When Israeli brashness goes too far

Ben Sales

Israelis don’t exactly have a reputation of being polite. But even in a country known for its rudeness, some things cross the line.

Yesterday an argument over duty-free chocolate prompted nationwide soul-searching on local manners — or lack thereof.

A video making the rounds on Israeli social media shows a woman — followed by her family members — screaming at a flight attendant on Israir Airlines for not selling her chocolate. The passengers hurl insults and swear words at the flight attendant — calling him a “piece of trash,” an “a**hole” and a “son of a whore,” and saying “I couldn’t give a f**k about you.”

One relative chases the flight attendant down the aisle. Another asks, “What, is she an Arab? Sell her chocolate!”

The family issued a half-apology, and the airline isn’t taking any further action. But the video has led Israelis to take a hard look at the country’s famously brusque attitude.

“Let’s do some soul searching and think if we talk to people in this language on a day-to-day basis,” Bat-Chen Hollander wrote Monday in Israel Hayom. “Even if you never acted this way, it’s likely that you’ve seen it with your own eyes and ignored it. A shame.”

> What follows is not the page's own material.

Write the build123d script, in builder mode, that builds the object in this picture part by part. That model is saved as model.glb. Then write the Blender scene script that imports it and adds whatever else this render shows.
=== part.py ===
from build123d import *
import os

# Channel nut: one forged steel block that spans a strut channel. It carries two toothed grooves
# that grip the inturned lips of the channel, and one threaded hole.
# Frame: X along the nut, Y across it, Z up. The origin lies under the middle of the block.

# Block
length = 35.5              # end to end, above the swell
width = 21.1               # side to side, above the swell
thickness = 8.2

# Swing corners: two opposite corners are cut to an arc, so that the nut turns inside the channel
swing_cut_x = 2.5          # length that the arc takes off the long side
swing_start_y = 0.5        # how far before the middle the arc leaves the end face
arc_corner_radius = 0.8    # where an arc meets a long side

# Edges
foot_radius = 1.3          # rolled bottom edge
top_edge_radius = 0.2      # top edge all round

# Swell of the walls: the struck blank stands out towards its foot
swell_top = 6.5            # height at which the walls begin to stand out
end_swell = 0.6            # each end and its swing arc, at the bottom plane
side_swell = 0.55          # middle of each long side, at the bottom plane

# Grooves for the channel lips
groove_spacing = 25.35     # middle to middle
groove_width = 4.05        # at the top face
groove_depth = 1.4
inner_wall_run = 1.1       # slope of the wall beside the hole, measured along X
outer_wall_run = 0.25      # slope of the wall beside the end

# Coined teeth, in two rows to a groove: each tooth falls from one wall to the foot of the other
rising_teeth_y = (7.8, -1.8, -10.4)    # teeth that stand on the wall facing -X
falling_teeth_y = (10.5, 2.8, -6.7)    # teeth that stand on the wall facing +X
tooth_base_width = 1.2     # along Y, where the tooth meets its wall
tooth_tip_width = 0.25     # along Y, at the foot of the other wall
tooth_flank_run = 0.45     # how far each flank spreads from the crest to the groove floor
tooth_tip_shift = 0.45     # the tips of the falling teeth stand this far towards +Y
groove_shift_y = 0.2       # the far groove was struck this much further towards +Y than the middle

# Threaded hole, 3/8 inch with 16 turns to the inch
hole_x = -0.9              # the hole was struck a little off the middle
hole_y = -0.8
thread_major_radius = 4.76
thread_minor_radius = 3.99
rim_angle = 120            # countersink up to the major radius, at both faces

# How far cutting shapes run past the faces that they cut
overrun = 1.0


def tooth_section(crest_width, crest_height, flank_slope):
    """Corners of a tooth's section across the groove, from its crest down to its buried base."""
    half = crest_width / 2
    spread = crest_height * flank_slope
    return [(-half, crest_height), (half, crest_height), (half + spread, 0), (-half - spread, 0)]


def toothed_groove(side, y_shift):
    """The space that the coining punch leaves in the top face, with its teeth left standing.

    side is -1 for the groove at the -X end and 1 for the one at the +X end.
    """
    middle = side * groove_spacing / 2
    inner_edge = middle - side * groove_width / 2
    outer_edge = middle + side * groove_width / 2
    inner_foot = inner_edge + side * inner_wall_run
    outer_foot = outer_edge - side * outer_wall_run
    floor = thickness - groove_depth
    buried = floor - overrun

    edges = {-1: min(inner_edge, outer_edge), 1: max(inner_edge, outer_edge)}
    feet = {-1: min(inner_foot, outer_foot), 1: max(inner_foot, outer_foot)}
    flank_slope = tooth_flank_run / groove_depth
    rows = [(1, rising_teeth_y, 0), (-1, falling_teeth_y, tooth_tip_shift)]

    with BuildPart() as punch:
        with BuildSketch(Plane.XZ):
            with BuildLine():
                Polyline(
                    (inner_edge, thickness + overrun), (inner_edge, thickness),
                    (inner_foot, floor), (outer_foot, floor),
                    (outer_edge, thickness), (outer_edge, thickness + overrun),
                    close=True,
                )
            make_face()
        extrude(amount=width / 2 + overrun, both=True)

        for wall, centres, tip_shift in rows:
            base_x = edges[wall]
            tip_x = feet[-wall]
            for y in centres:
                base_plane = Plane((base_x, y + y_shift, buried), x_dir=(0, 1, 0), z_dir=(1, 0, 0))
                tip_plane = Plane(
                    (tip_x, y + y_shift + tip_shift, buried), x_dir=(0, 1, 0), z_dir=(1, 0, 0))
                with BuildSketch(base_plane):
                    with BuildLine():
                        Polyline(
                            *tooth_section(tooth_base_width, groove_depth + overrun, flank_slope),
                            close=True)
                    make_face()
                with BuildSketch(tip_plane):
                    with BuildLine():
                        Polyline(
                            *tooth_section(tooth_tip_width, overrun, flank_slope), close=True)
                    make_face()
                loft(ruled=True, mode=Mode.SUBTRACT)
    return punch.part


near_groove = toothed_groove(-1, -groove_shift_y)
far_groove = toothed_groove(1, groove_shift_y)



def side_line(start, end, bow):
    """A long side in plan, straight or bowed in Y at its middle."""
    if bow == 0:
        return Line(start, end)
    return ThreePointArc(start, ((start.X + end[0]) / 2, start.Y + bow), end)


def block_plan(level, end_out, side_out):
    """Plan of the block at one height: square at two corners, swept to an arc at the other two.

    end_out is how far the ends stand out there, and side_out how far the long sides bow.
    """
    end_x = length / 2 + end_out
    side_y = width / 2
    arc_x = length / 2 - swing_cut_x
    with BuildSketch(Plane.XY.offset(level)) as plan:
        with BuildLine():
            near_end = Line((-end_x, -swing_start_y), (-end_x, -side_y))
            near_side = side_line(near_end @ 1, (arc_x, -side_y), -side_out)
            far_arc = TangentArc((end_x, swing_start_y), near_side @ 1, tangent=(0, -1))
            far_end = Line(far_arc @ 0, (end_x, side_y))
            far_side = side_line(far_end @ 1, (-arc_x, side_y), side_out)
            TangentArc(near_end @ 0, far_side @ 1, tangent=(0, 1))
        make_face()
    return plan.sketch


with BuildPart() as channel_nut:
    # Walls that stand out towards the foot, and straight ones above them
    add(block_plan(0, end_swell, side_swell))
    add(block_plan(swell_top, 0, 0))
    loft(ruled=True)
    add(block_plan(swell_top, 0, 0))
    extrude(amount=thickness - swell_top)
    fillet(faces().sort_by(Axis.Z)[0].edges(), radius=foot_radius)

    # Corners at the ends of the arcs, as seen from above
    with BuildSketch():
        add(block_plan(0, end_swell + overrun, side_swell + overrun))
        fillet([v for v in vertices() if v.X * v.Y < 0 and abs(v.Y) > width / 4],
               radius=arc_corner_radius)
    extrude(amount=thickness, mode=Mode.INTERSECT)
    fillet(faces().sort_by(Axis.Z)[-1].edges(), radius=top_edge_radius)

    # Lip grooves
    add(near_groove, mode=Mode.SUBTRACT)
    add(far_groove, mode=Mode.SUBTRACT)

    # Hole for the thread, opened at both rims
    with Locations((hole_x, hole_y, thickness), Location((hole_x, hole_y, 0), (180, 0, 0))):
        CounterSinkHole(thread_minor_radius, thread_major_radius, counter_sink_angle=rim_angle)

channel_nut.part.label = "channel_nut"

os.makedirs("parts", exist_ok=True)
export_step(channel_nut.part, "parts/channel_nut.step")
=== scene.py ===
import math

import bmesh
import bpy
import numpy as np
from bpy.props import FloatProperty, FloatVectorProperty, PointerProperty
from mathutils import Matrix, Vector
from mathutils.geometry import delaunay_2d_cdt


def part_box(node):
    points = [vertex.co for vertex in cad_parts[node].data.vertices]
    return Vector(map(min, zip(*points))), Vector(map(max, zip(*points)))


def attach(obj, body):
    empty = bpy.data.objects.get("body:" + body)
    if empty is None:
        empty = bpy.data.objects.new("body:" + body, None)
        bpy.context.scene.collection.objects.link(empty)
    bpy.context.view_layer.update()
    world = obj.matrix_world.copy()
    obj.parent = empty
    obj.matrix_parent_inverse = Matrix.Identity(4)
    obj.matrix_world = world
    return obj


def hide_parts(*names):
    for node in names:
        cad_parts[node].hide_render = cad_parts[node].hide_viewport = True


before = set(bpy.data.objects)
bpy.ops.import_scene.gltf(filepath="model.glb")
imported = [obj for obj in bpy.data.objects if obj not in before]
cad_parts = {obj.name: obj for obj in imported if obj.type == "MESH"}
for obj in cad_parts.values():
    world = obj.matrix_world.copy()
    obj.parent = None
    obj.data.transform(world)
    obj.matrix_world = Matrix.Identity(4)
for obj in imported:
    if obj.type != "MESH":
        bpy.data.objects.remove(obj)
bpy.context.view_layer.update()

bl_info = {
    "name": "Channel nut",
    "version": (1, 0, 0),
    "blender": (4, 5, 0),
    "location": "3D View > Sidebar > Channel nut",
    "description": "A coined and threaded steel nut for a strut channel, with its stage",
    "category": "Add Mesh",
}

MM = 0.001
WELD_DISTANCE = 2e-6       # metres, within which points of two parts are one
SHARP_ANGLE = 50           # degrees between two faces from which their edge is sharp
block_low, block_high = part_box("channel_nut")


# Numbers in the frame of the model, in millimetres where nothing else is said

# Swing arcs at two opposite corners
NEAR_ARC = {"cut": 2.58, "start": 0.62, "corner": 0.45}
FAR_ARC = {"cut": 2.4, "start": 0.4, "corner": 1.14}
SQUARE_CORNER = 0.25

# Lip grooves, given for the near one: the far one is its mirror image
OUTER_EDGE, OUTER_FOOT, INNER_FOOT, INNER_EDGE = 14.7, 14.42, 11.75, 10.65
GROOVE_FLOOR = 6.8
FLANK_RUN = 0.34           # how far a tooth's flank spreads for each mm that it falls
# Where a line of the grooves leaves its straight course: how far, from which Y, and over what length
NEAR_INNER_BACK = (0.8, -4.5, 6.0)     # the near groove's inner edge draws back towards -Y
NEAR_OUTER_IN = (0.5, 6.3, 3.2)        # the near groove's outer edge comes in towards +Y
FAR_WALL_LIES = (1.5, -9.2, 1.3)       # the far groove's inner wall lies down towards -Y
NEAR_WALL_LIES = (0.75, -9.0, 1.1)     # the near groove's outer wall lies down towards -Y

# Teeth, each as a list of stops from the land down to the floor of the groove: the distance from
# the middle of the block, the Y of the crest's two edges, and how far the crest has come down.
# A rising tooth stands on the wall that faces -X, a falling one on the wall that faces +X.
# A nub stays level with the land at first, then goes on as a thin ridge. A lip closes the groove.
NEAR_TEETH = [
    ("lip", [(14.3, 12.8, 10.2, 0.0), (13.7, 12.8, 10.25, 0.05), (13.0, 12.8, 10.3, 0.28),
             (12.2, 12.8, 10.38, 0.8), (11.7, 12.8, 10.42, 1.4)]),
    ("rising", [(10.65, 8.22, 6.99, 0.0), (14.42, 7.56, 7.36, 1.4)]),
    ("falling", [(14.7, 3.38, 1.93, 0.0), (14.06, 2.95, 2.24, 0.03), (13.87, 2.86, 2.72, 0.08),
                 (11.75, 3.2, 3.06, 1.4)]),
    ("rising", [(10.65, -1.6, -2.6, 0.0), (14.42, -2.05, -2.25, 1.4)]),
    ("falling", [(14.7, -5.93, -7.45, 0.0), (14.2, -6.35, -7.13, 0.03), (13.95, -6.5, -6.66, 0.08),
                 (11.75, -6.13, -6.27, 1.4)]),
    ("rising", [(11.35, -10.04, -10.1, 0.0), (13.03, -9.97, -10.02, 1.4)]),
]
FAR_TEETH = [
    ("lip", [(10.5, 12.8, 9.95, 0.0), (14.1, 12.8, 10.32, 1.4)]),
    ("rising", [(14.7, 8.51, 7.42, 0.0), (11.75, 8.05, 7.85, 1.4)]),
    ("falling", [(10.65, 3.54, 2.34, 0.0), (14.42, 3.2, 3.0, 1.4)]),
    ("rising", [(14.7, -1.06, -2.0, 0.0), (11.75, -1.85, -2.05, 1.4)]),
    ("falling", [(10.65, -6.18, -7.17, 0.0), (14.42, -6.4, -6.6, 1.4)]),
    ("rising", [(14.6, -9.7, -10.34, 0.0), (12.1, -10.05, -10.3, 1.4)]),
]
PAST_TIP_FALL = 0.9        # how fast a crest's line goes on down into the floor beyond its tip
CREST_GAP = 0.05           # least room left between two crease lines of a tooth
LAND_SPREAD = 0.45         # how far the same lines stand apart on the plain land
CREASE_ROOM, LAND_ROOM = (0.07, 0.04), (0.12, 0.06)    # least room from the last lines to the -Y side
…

The criticism has also come from other corners. Ynet called the passenger “the ugliest Israeli there is.” Israeli news site Walla called the exchange “an embarrassment in the air.”

But American-Israeli Seth Frantzman, who moved here in 2004, posted on Facebook that the incident is part of a “brutish” trend in Israel. “Too much of the country behaves like this on a regular basis and sees nothing wrong with it,” he wrote Sunday.

And because it is, after all, election season, center-left Zionist Union Chairwoman Tzipi Livni tried to score political points off the video.

“The film of the ugly incident in the plane is igniting a correct conversation,” she wrote on Facebook Monday. “Documenting and publishing ugly incidents in the halls of government is called transparency. That’s what I advanced as justice minister.”

But no matter what the video teaches us, one thing we call all agree on is that it’s not Chocolate Bar.

Ben Sales is JTA’s Israel correspondent.